PEBBLE BEACH, Calif. — Gary Woodland (-11) leads the U.S. Open by one over Justin Rose and four over Brooks Koepka, Chez Reavie and Louis Oosthuizen. That’s not necessarily the splashiest Sunday lead-in, but what is exciting is thinking about whether Woodland can be caught and who could possibly catch him.
The first and most obvious choice is the man who trails him by just one, Rose. But that’s not where I want to start. That’s because Rose’s week has been held together with super glue and bubble gum. He’s tops in the field in putting and chipping but 63rd in greens in regulation. That’s no way to win a U.S. Open, so we’ll get to him in a minute.

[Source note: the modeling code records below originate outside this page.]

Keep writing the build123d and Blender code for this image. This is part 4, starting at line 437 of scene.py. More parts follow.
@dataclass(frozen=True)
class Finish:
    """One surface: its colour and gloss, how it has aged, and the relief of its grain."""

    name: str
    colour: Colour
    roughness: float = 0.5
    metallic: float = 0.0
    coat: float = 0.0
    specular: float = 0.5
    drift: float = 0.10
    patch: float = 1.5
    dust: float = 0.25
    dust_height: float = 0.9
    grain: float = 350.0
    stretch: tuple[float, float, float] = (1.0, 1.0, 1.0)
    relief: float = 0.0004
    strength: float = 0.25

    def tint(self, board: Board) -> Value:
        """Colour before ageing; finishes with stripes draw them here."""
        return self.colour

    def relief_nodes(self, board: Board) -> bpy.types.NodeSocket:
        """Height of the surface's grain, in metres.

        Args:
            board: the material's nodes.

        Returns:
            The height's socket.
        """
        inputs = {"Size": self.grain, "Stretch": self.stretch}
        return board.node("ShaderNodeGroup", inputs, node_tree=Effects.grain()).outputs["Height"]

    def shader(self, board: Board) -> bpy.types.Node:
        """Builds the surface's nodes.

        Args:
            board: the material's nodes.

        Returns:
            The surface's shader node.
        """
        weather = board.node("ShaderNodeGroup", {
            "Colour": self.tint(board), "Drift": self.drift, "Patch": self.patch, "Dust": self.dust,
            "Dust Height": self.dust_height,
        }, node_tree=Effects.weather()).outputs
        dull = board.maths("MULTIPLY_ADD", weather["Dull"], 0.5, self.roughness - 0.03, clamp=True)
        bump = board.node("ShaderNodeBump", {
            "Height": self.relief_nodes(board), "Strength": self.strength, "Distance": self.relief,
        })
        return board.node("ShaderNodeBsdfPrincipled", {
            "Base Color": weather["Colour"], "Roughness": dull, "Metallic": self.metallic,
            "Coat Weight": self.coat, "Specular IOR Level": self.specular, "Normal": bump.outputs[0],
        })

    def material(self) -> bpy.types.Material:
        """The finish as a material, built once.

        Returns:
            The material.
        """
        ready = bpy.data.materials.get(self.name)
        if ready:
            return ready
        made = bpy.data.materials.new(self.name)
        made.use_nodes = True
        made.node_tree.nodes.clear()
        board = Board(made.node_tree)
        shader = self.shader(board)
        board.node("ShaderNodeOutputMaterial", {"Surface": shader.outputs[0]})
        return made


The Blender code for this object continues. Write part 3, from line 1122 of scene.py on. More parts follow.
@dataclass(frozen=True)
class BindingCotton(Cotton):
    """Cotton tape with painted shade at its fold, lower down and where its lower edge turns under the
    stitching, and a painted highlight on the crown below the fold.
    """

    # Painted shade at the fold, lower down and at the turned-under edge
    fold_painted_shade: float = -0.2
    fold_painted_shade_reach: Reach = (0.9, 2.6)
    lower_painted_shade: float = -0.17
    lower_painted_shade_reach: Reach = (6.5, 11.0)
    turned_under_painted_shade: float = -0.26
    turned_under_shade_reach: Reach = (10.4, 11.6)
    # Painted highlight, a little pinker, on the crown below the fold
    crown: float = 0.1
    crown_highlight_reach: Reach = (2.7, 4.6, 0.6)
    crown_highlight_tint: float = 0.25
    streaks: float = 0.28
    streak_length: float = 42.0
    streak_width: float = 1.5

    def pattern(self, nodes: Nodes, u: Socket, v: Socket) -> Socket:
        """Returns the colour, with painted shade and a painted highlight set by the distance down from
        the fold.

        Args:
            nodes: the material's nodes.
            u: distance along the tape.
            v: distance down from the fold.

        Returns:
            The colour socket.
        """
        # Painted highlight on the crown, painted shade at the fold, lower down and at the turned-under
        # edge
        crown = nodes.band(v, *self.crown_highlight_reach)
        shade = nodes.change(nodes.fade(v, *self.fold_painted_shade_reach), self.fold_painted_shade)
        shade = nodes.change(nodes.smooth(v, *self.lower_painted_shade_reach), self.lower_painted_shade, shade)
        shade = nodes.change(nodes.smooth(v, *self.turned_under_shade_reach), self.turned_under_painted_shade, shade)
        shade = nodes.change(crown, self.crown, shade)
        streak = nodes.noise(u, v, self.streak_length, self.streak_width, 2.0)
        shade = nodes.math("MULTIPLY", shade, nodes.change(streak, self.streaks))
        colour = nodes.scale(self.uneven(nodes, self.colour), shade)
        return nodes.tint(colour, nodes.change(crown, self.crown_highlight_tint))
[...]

Let’s start with Koepka because all major championship conversations seem to start with him these days. The back-to-back winner of this event fired a 68 on Saturday to go along with two 69s on Thursday and Friday. Early in the round, it looked like that 68 would be even better. Koepka played his first 11 holes in 3 under but pared home after that to finish the first three rounds at 7 under.
“I feel as confident as ever right now,” he said. “It’s probably the best ball-striking week I’ve had.”
It might be. Koepka leads the field in approach shots and greens in regulation. It’s been an exhibition sullied by the fact that he can’t find the bottom of the cup. Through 54 holes, Koepka is 62nd in putting. His caddie, Ricky Elliott, walked past us after his boss lipped another one on No. 17 on Saturday and just laughed. It’s almost impossible to score like this when you’re hitting it like that.
If they start falling early on Sunday, though, Koepka could turn into the runaway freight train his body suggests he can be, and there may be nothing Woodland and Rose can do.
There are other, ethereal things at stake here, too.
The way Koepka walks after his bludgeoned golf ball suggests that a natural order of golf does exist. His strut around this track backs up his talk about this tournament. I do not make these rules, and I realize they sound slightly zany, but if you’ve ever walked with Koepka at a major championship on a weekend then you understand what I mean. He walks like a man who, though he has no deed to the property, is the owner of this place. It’s how he walked on Saturday, and it’s how he’ll walk on Sunday.
King Koepka will try in Round 4 to become the first golfer in 114 years to win three straight national championships. He’ll play just ahead of Rose and Woodland with Reavie, and he’ll take aim at a 68, 67 or 66 and hope it’s good enough. If Woodland is to be caught, Koepka has the best chance to do it.
It would be a fitting win. There is a natural order to Carmel-by-the-Sea, to this entire place. Adults drink wine with dinner. Children wear Vineyard Vines. Seagulls pick at crumbs on the 18th fairway. This is the way things are here. It’s the way they’ll always be.
So it makes sense that Koepka would win his third in a row in this spot. Pebble Beach is beautiful, the food on the coast is magnificent, and Brooks Koepka wins national championships. Sunday may prove different, but the natural order always feels inevitable.
Here’s who else can catch Woodland.
Justin Rose (-10): It’s been fascinating to watch. If he takes his second U.S. Open, we’ll look back at the first three days and say, “Heart of a champion!” If he shoots 75 on Sunday, we’ll say, “See, that’s no way to win a major!” I honestly have no idea how it’s going to go, but Sunday in majors can often be like Game 7s in NBA or NHL Finals. All you need to do is get there, and then something special — which I believe Rose possesses — takes over.
Rory McIlroy (-6): He has to start better than he did on Saturday. If he bogeys the first, that’s a wrap. McIlroy has never come from behind like this to win a major, and I don’t suspect he will on Sunday. However (!) there are two champs capable of flirting with 66 or 65 to steal the trophy. One is King Koepka … the other is McIlroy.
Louis Oosthuizen (-7): I actually love this spot for him. I don’t know that I fully trust him right at the lead or in the final pairing, but from four back with players dropping at the hands of the USGA behind him? Yeah, I love that. He can join Jack Nicklaus and Tiger Woods as the only winners of Pebble Beach and St. Andrews.
Chez Reavie (-7): It’s a great story, and Reavie played bravely on Saturday. But if Chez Reavie joins Jack Nicklaus, Tom Watson, Tiger Woods and Tom Kite as Pebble Beach-hosted U.S. Open winners, then there are going to be some 1,000-yard stares in the media center on Sunday evening.